2 de junho de 2010



RENASCIMENTO: CONTRADIÇÕES E AMBIGUIDADES




Estamos habituados a reconhecer e identificar o período caracterizado como Renascimento como uma época de importante mudanças e bruscas rupturas em relação à Idade Média, considerada como sua antítese. Parte deste pensamento, se deve a idéias por muito tempo disseminadas na própria historiografia e principalmente nos livros didáticos, que até pouco tempo atrás representavam a Idade Média como a época das trevas , ou como os longos mil anos de escuridão que pairaram sobre a Europa, e o Renascimento como o período de ascensão do homem , do pensamento livre de influências religiosas e místicas, da formação da ciência.


É claro que tais denominações fazem sentido, porém são por demais generalizantes e práticas. É como se logo que a Idade Média tivesse acabado (o que também é de difícil definição, não há como delimitar esses términos e inícios de forma linear , estipulando datas e fatos) o pensamento, cultura e imaginário característicos deste tivessem acabado junto, e o Renascimento em ascensão seria um novo tempo sem nenhuma influência ou resquício da época anterior.

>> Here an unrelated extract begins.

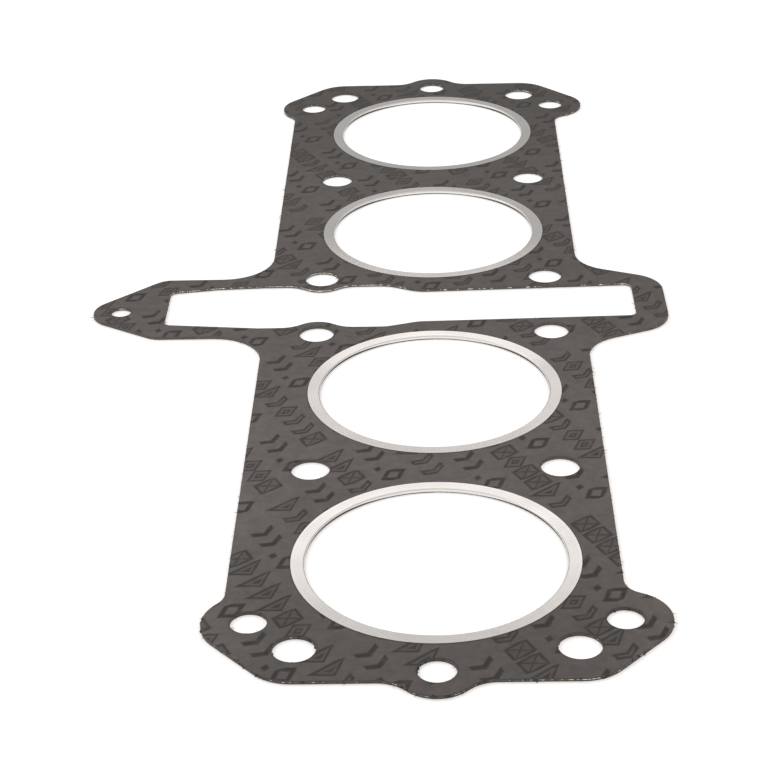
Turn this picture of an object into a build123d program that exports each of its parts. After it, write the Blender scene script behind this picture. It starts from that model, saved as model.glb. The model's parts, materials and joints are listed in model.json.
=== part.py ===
from build123d import *
import os

# Cylinder head gasket for an in-line four-cylinder engine with a middle chain tunnel.
# Frame: millimetres, origin at the centre of the stud pattern on the middle plane of the sheet,
# +Y along the row of bores, +X towards the rounded lobe, +Z up through the sheet.

# Layers
FACING_THICKNESS = 0.42
CORE_THICKNESS = 0.16

# Cylinder bores and their folded steel rings
BORE_PITCH = 92.0
TUNNEL_BORE_PITCH = 115.0
RING_INNER_RADIUS = 34.4
RING_SHEET = 0.15
RING_UPPER_FLANGE = 3.6
RING_LOWER_FLANGE = 3.1
RING_FOLD_RADIUS = 0.35
RING_SEAT_CLEARANCE = 0.30

# Stud holes: steps along the row are measured from the nearest bore's centre
STUD_HOLE_RADIUS = 5.5
TUNNEL_STUD_X = 37.0
TUNNEL_STUD_STEP = 37.5
MIDDLE_STUD_X = 35.0
END_STUD_X = 35.0
END_STUD_STEP = 39.5

# Corner bolt holes, one at each outer corner, set in from the right side of the main block
CORNER_HOLE_RADIUS = 4.75
CORNER_HOLE_INSET = 0.9
CORNER_HOLE_STEP = 28.0

# Tab holes, one at the middle of each end, set in from the straight end edge
TAB_HOLE_RADIUS = 4.95
TAB_HOLE_INSET = 3.7

# Outline of the main block
LEFT_SIDE_WEB = 15.9
RIGHT_SIDE_WEB = 9.9
END_STUD_LAND = 7.5
CORNER_LAND = 7.25
TAB_LAND = 5.15
TAB_BLEND_RADIUS = 10.0
SIDE_BLEND_RADIUS = 6.0

# Chain tunnel slot: its edges slant to the right, and bow out into pockets beside the left studs.
# Insets are measured from the tunnel studs' row towards the middle of the slot.
SLOT_LEFT_X = -86.5
SLOT_RIGHT_X = 64.8
SLOT_LEFT_INSET = 7.8
SLOT_FAR_INSET = 9.1
SLOT_NEAR_INSET = 7.6
SLOT_FAR_SLANT = 2.7
SLOT_NEAR_SLANT = 2.1
SLOT_NARROW_X = -5.0
SLOT_POCKET_INSET = 4.4
SLOT_POCKET_INNER_X = -15.0
SLOT_POCKET_OUTER_X = -56.0
SLOT_SHOULDER_X = -71.0
SLOT_SHOULDER_INSET = 5.3
SLOT_STUD_LAND = 2.9
SLOT_CORNER_RADIUS = 2.5
SLOT_WAVE_RADIUS = 11.0

# Pointed ear round the left end of the slot
EAR_HOLE_RADIUS = 3.3
EAR_HOLE_STEP = 14.8
EAR_HOLE_Y = -2.5
EAR_LAND = 5.5
EAR_WEB = 8.4
EAR_SHOULDER_STEP = 0.5
EAR_SHOULDER_RADIUS = 7.0
EAR_FLARE_RADIUS = 16.0

# Rounded lobe round the right end of the slot
LOBE_END_WEB = 10.0
LOBE_WEB = 6.7
LOBE_ROOT_STEP = 7.3
LOBE_CORNER_RADIUS = 11.8
LOBE_FLARE_RADIUS = 13.5

# Places that follow from the sizes above
SHEET_THICKNESS = 2 * FACING_THICKNESS + CORE_THICKNESS
RING_OUTER_RADIUS = RING_INNER_RADIUS + RING_UPPER_FLANGE
RING_SEAT_RADIUS = RING_INNER_RADIUS + RING_SHEET + RING_SEAT_CLEARANCE
INNER_BORE_Y = TUNNEL_BORE_PITCH / 2
OUTER_BORE_Y = INNER_BORE_Y + BORE_PITCH
TUNNEL_STUD_Y = INNER_BORE_Y - TUNNEL_STUD_STEP
MIDDLE_STUD_Y = INNER_BORE_Y + BORE_PITCH / 2
END_STUD_Y = OUTER_BORE_Y + END_STUD_STEP
CORNER_HOLE_Y = OUTER_BORE_Y + CORNER_HOLE_STEP
END_EDGE_Y = END_STUD_Y + STUD_HOLE_RADIUS + END_STUD_LAND
TAB_HOLE_Y = END_EDGE_Y - TAB_HOLE_INSET
LEFT_SIDE_X = -RING_OUTER_RADIUS - LEFT_SIDE_WEB
RIGHT_SIDE_X = RING_OUTER_RADIUS + RIGHT_SIDE_WEB
CORNER_HOLE_X = RIGHT_SIDE_X - CORNER_HOLE_INSET
SLOT_FAR_Y = TUNNEL_STUD_Y - SLOT_FAR_INSET
SLOT_NEAR_Y = SLOT_NEAR_INSET - TUNNEL_STUD_Y
SLOT_LEFT_HALF_WIDTH = TUNNEL_STUD_Y - SLOT_LEFT_INSET
SLOT_POCKET_Y = TUNNEL_STUD_Y - SLOT_POCKET_INSET
SLOT_SHOULDER_Y = TUNNEL_STUD_Y - SLOT_SHOULDER_INSET
EAR_HOLE_X = SLOT_LEFT_X - EAR_HOLE_STEP
EAR_HALF_WIDTH = SLOT_LEFT_HALF_WIDTH + EAR_WEB
LOBE_REACH_X = SLOT_RIGHT_X + LOBE_END_WEB
LOBE_HALF_WIDTH = SLOT_FAR_Y + SLOT_FAR_SLANT + LOBE_WEB
LOBE_ROOT_HALF_WIDTH = LOBE_HALF_WIDTH + LOBE_ROOT_STEP

BORE_CENTRES = [(0, y) for y in (OUTER_BORE_Y, INNER_BORE_Y, -INNER_BORE_Y, -OUTER_BORE_Y)]
TAB_CENTRES = [(0, TAB_HOLE_Y), (0, -TAB_HOLE_Y)]
EAR_CENTRES = [(EAR_HOLE_X, EAR_HOLE_Y)]


def mirrored_four(x, y):
    """Four places, one in each quarter of the block."""
    return [(x, y), (-x, y), (-x, -y), (x, -y)]


def discs(places, radius):
    """Filled circles of one radius at several places."""
    return [Pos(x, y) * Circle(radius) for x, y in places]


def hull(rounds, lines=()):
    """Tight outline round some discs and straight edges."""
    edges = [edge for disc in rounds for edge in disc.edges()]
    return make_hull(edges + list(lines))


def near(a, b):
    """True for two coordinates that are the same in practice."""
    return abs(a - b) < 1e-4


def blend(face, is_corner, radius):
    """Rounds the sharp corners of a face that a test picks."""
    return fillet([v for v in face.vertices() if is_corner(v)], radius)


def main_block():
    """Straight-sided strip, with a bevelled and rounded end round the studs and corner bolts."""
    width = RIGHT_SIDE_X - LEFT_SIDE_X
    middle_x = (RIGHT_SIDE_X + LEFT_SIDE_X) / 2
    block = Pos(middle_x, 0) * Rectangle(width, 2 * CORNER_HOLE_Y)
    for side in (1, -1):
        stud_ends = discs([(x, side * END_STUD_Y) for x in (END_STUD_X, -END_STUD_X)],
                          STUD_HOLE_RADIUS + END_STUD_LAND)
        corner_ends = discs([(x, side * CORNER_HOLE_Y) for x in (CORNER_HOLE_X, -CORNER_HOLE_X)],
                            CORNER_HOLE_RADIUS + CORNER_LAND)
        block += hull(stud_ends + corner_ends)
    return blend(block, lambda v: near(v.X, LEFT_SIDE_X) or near(v.X, RIGHT_SIDE_X), SIDE_BLEND_RADIUS)


def with_tabs(block):
    """Adds the arched tab round the middle hole of each end."""
    tab_radius = TAB_HOLE_RADIUS + TAB_LAND
    for disc in discs(TAB_CENTRES, tab_radius):
        block += disc
    return blend(block, lambda v: near(abs(v.Y), END_EDGE_Y) and abs(v.X) < tab_radius, TAB_BLEND_RADIUS)


def with_ear(block):
    """Adds the pointed ear, with a long flare into the left side."""
    tip = discs(EAR_CENTRES, EAR_HOLE_RADIUS + EAR_LAND)
    shoulder_x = SLOT_LEFT_X - EAR_SHOULDER_STEP
    shoulder_y = EAR_HALF_WIDTH - EAR_SHOULDER_RADIUS
    shoulders = discs([(shoulder_x, shoulder_y), (shoulder_x, -shoulder_y)], EAR_SHOULDER_RADIUS)
    root = Line((0, EAR_HALF_WIDTH), (0, -EAR_HALF_WIDTH))
    block += hull(tip + shoulders, [root])
    return blend(block, lambda v: near(v.X, LEFT_SIDE_X) and near(abs(v.Y), EAR_HALF_WIDTH), EAR_FLARE_RADIUS)


def with_lobe(block):
    """Adds the rounded lobe, with slanting flares into the right side."""
    corner_x = LOBE_REACH_X - LOBE_CORNER_RADIUS
    corner_y = LOBE_HALF_WIDTH - LOBE_CORNER_RADIUS
    corners = discs([(corner_x, corner_y), (corner_x, -corner_y)], LOBE_CORNER_RADIUS)
    root = Line((RIGHT_SIDE_X, LOBE_ROOT_HALF_WIDTH), (RIGHT_SIDE_X, -LOBE_ROOT_HALF_WIDTH))
    block += hull(corners, [root])
    return blend(block, lambda v: near(v.X, RIGHT_SIDE_X) and near(abs(v.Y), LOBE_ROOT_HALF_WIDTH),
                 LOBE_FLARE_RADIUS)


def tunnel_slot():
    """Long slot with waving edges, which leave a land round each of the two left studs."""
    far_edge = [
        (SLOT_LEFT_X, SLOT_LEFT_HALF_WIDTH),
        (SLOT_SHOULDER_X, SLOT_SHOULDER_Y),
        (SLOT_POCKET_OUTER_X, SLOT_POCKET_Y),
        (SLOT_POCKET_INNER_X, SLOT_POCKET_Y),
        (SLOT_NARROW_X, SLOT_FAR_Y),
        (SLOT_RIGHT_X, SLOT_FAR_Y + SLOT_FAR_SLANT),
    ]
    near_edge = [
        (SLOT_RIGHT_X, SLOT_NEAR_Y + SLOT_NEAR_SLANT),
        (SLOT_NARROW_X, SLOT_NEAR_Y),
        (SLOT_POCKET_INNER_X, -SLOT_POCKET_Y),
        (SLOT_POCKET_OUTER_X, -SLOT_POCKET_Y),
        (SLOT_LEFT_X, -SLOT_LEFT_HALF_WIDTH),
    ]
    slot = make_face(Polyline(*far_edge, *near_edge, close=True))
    left_studs = [(-TUNNEL_STUD_X, TUNNEL_STUD_Y), (-TUNNEL_STUD_X, -TUNNEL_STUD_Y)]
    for land in discs(left_studs, STUD_HOLE_RADIUS + SLOT_STUD_LAND):
        slot -= land
    slot = blend(slot, lambda v: not (near(v.X, SLOT_LEFT_X) or near(v.X, SLOT_RIGHT_X)), SLOT_WAVE_RADIUS)
    return blend(slot, lambda v: near(v.X, SLOT_LEFT_X) or near(v.X, SLOT_RIGHT_X), SLOT_CORNER_RADIUS)


def gasket_outline():
    """The whole sheet as a flat face, with bores, holes and slot cut out."""
    sheet = with_lobe(with_ear(with_tabs(main_block())))
    studs = (mirrored_four(TUNNEL_STUD_X, TUNNEL_STUD_Y) + mirrored_four(MIDDLE_STUD_X, MIDDLE_STUD_Y)
             + mirrored_four(END_STUD_X, END_STUD_Y))
    cuts = discs(BORE_CENTRES, RING_SEAT_RADIUS)
    cuts += discs(studs, STUD_HOLE_RADIUS)
    cuts += discs(mirrored_four(CORNER_HOLE_X, CORNER_HOLE_Y), CORNER_HOLE_RADIUS)
    cuts += discs(TAB_CENTRES, TAB_HOLE_RADIUS)
    cuts += discs(EAR_CENTRES, EAR_HOLE_RADIUS)
    return sheet - cuts - tunnel_slot()


def layer(outline, bottom_z, thickness):
    """One layer of the laminate."""
    return Pos(0, 0, bottom_z) * extrude(outline, amount=thickness)


def ring_section():
    """U-section of a folded ring in the XZ plane, open away from the bore."""
    half = SHEET_THICKNESS / 2
    outer_z = half + RING_SHEET
    wall_x = RING_INNER_RADIUS + RING_SHEET
    lower_x = RING_INNER_RADIUS + RING_LOWER_FLANGE
    corners = [
        (RING_OUTER_RADIUS, half),
        (RING_OUTER_RADIUS, outer_z),
        (RING_INNER_RADIUS, outer_z),
        (RING_INNER_RADIUS, -outer_z),
        (lower_x, -outer_z),
        (lower_x, -half),
        (wall_x, -half),
        (wall_x, half),
    ]
    section = make_face(Polyline(*corners, close=True))
    section = blend(section, lambda v: near(v.X, RING_INNER_RADIUS), RING_FOLD_RADIUS)
    section = blend(section, lambda v: near(v.X, wall_x), RING_FOLD_RADIUS - RING_SHEET)
    return Plane.XZ * section


def bore_ring(place):
    """Folded steel ring, seated over the edge of one bore."""
    return Pos(*place) * revolve(ring_section(), Axis.Z)


os.makedirs("parts", exist_ok=True)
outline = gasket_outline()
core_bottom = -CORE_THICKNESS / 2
pieces = {
    "lower_facing": layer(outline, core_bottom - FACING_THICKNESS, FACING_THICKNESS),
    "steel_core": layer(outline, core_bottom, CORE_THICKNESS),
    "upper_facing": layer(outline, core_bottom + CORE_THICKNESS, FACING_THICKNESS),
}
for number, centre in enumerate(BORE_CENTRES, start=1):
    pieces[f"bore_ring_{number}"] = bore_ring(centre)
for name, piece in pieces.items():
    export_step(piece, f"parts/{name}.step")
    print(name, "volume", round(piece.volume, 1), "mm3")
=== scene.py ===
"""Looks of a cylinder head gasket: printed fibre facings, a steel core in the cut edges, folded bore rings."""
import json
import logging
import math
from dataclasses import dataclass
from enum import Enum

import bmesh
import bpy
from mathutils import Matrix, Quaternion, Vector

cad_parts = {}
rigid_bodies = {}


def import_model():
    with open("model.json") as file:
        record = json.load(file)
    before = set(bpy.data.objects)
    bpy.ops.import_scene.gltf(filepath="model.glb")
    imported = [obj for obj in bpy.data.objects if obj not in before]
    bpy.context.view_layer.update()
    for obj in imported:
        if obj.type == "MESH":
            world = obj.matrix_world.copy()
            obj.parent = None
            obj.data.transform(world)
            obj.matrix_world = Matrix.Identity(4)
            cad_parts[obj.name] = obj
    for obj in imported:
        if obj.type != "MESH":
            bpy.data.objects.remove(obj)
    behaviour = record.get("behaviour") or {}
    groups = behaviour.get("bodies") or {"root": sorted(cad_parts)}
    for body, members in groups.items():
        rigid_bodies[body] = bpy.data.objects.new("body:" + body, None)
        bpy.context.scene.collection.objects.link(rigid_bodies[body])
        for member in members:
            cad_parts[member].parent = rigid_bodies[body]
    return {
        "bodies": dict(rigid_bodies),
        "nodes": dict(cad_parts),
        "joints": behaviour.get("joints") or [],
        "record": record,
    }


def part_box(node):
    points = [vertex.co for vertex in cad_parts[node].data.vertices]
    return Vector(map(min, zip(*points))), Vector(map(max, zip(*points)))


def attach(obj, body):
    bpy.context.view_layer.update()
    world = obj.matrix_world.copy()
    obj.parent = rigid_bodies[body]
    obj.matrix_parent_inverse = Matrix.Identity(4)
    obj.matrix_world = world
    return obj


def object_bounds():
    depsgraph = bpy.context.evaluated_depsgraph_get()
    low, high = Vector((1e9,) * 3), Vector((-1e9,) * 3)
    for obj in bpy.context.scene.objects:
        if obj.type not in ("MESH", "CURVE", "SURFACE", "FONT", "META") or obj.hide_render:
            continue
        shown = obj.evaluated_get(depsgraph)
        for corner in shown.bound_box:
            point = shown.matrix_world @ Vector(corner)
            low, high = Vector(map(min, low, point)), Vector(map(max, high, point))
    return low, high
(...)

Não podemos negar que foi durante o Renascimento que teve início a formação de um campo científico tal como o conhecemos hoje, baseado no empirismo e num dito racionalismo. Porém, essas novas experiências e descobertas ainda eram motivadas por sentimentos de religiosidade , aconteciam para explicar e legitimar fenômenos religiosos. É possível perceber através da Literatura da época e, principalmente nos textos de viajantes, aventureiros e descobridores , que o desconhecido ainda era explicado através da imaginação e da fantasia, lendas e mitos ainda faziam parte do cotidiano, como ainda fazem, mas estes ainda competiam pelo espaço de explicação correta, pelo estatuto de verdade. Os estudos gregros, mantidos pelos romanos nos campos da ciência e da geografia, durante a Idade Média foram substituídos por explicações religiosas impregnadas de mitologia e fantasia. Tais explicações faziam parte do real e do cotidiano, e faziam às vezes de ciência, ainda durante o Renascimento. Os estudos de Giordano Bruno , de Copérnico e o Pantagruel, de Rabelais, estavam impregnados de misticismo.

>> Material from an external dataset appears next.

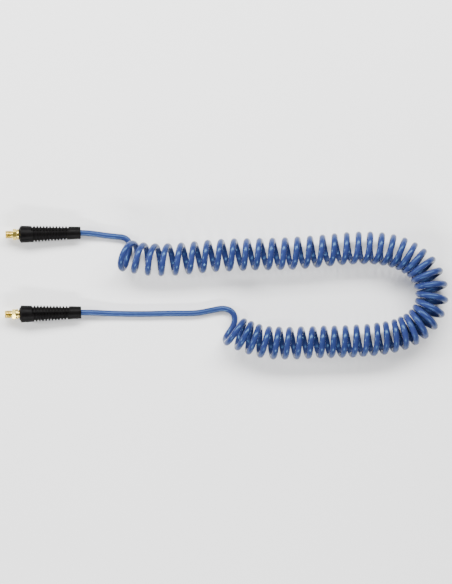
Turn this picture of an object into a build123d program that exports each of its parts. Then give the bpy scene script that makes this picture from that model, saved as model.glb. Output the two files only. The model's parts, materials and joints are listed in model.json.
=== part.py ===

Nestas obras literárias e nos livros de classificação zoólogica e nos manuais de descrição do mundo animal e dos seres fantásticos, denominados bestiários, notamos a ambiguidade da Renascença, porém é dentro desta ambiguidade que se dá o início da formação de campos intelectuais independentes e distintos, na religião, na ciência e também na literatura.



Amanda Cieslak


1 comentários:

Caolho disse...

Realmente Amanda fico feliz de ver a sua produção no blog. Como complemento para suas colocações de fato ainda persiste esta forma de pensar em nossos dias e não somente nos livros didáticos. Na arte ainda existe esse paradigma quando se usa fronteiras claramente demarcadas entre medievo e o pensamento renascentista. "A pintura renascentista..." " A escultura medieval" ainda são comuns em certos autores. Outro fato é a existência de nossa interpretação de acordo com a apropriação do século das luzes sobre a cultura clássica, contribuindo para olharmos para a literatura medieval como uma distância ou mesmo com um olhar inferior. De fato,o pensamento neoclassicista parece durar mesmo numa modernidade tardia. Olhamos para nossos casarões da república como nossa herança passada, da mesma maneira como os burgueses olharam para cultura clássica para se distanciarem do mito de origem feudal da aristocracia.
Não olhamos para esses contextos como se eles não fossem ainda claramente definidos, como nosso presente o é. Como apontou sobre os navegadores, até o século XVII de muito o pensamento medieval era existente.Quando observamos galerias de arte que possuem artistas medievais e renascentistas, mesmo num período dito renascentista ainda detinham para si uma mentalidade medieval e representando-as em suas obras não necessariamente como o barroco, que usamos muito para trabalhar o meio de campo entre renascimento e medievo. Por outro lado é inegável dizer que existe fatores suficientes sobre as diferenças entre um e outro, por exemplo a contestação do domínio da igreja e outras formas de manifestação religiosa; o desenvolvimento da ciência (mas diferente daquela que vemos no XIX), o contato marcante com o novo mundo; o ressurgimento das cidades entre outros.
Dos meus pitacos, apenas fico com grande admiração do projeto de vocês e espero que continuem publicando cada vez mais coisas interessantes, impulsionando reflexões como as minhas neste breve comentário.